During our first panel session on the Business Models and Tools for Success in the region, for example, we heard how strong the prospects are for the Asia-Pacific region, and how certain business models are realising these opportunities.

Gasworld CEO John Raquet explained how in Southeast Asia, regional GDP forecasts are two percentage points above the global GDP growth forecast, while manufacturing, food processing, electronics and energy projects (LNG/hydrogen) and associated projects are key factors driving industrial gas growth, as well as a re-locating manufacturing base from Japan and China.

Alluding to China and some of the ‘doom and gloom’ surrounding its falling GDP growth, Raquet countered, “but wouldn’t we all love around 6% GDP? I know we certainly would in the UK. So there is still strong GDP growth in China.”

Reflecting on the region as a whole, he had concluded, “So there’s a great deal of opportunities for this region, with easier working regulations, a region embracing digitisation more rapidly than other regions, captive capacity conversion, and environmental applications.”

Dynamic – and still growing – economic activity and trade in the ASEAN region was later affirmed by Messer’s Tim Evison, who explained that ASEAN is a key part of global supply chains. “Consumer demand is moving to Asia, and in a big way. This is a key impact of trade in our sector.”

“The market for chemicals is also now in Asia; it’s already the case that half of the chemicals market is in Asia and this will only grow. Asia will become the dominant chemicals market region…If you look at steel, China remains the biggest producer and consumer of steel, and the biggest growth in the steel business at the moment is in the ASEAN region.”

“To my mind, the industrial gas business has at least a dozen or more business models that make good sense and within each business model you can find industrial gas companies that are finding the fruits of those models”

Tim Evison, Messer Group

“When you’ve got the situation that major consumer markets are coming to ASEAN, then it is natural that the major investment in production follows. You get the huge projects like the RAPID project; these present substantial opportunities for the gases industry.”

“Manufacturing in ASEAN is growing,” he added, “with electronics, chemicals, and metals production – all very gas intensive industries. Across all of those, you see the growing demand for pipeline gases and onsite, whether it’s the new installations going into steelworks or the investments being made at the RAPID project in Malaysia, or the onsite installations that are some of the largest installed for electronics customers, you are seeing substantial demand for onsite projects.”

Clearly the growth prospects are stronger in the Asia-Pacific region, while the goals (maximum growth realisation) are shared around the world. So too, it seems, are many of the business models. Evison pointed to around 10-12 natural or inherent business models that thrive in the gases business globally – it’s simply a case of how and where you best use them.

“What is a successful business model?” he questioned. “Of course it’s just the abstract profile of a successful gases company. If you look around the world there are many successful gas companies, and many different business models that work well.”
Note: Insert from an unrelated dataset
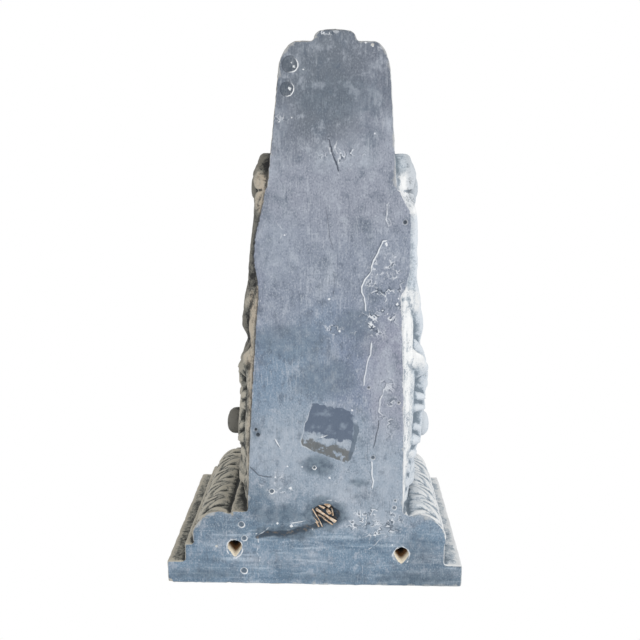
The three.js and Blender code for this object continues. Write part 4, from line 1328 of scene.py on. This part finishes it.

“To my mind, the industrial gas business has at least a dozen or more business models that make good sense and within each business model you can find industrial gas companies that are finding the fruits of those models. Within ASEAN today, there are five business models that make good sense,” he concluded.

It’s evident at the close of business here today in Malaysia that there can be many thousands of miles between regions, varying degrees of potential and growth prospects, but so many of the goals, visions and the means of realising them are unified.

And before I wrap this piece up, it’s worth noting that this applies to industrial gas safety too. Safety is paramount in the gases industry, both a statement and a performance metric that the industry prides itself on. In hearing from an esteemed panel of experts at the conclusion of today’s agenda, it’s abundantly clear that safety and security really is the same imperative message in any language. As with so many of the day’s messages from Malaysia, I’m sure this is a sentiment upon which we can all agree.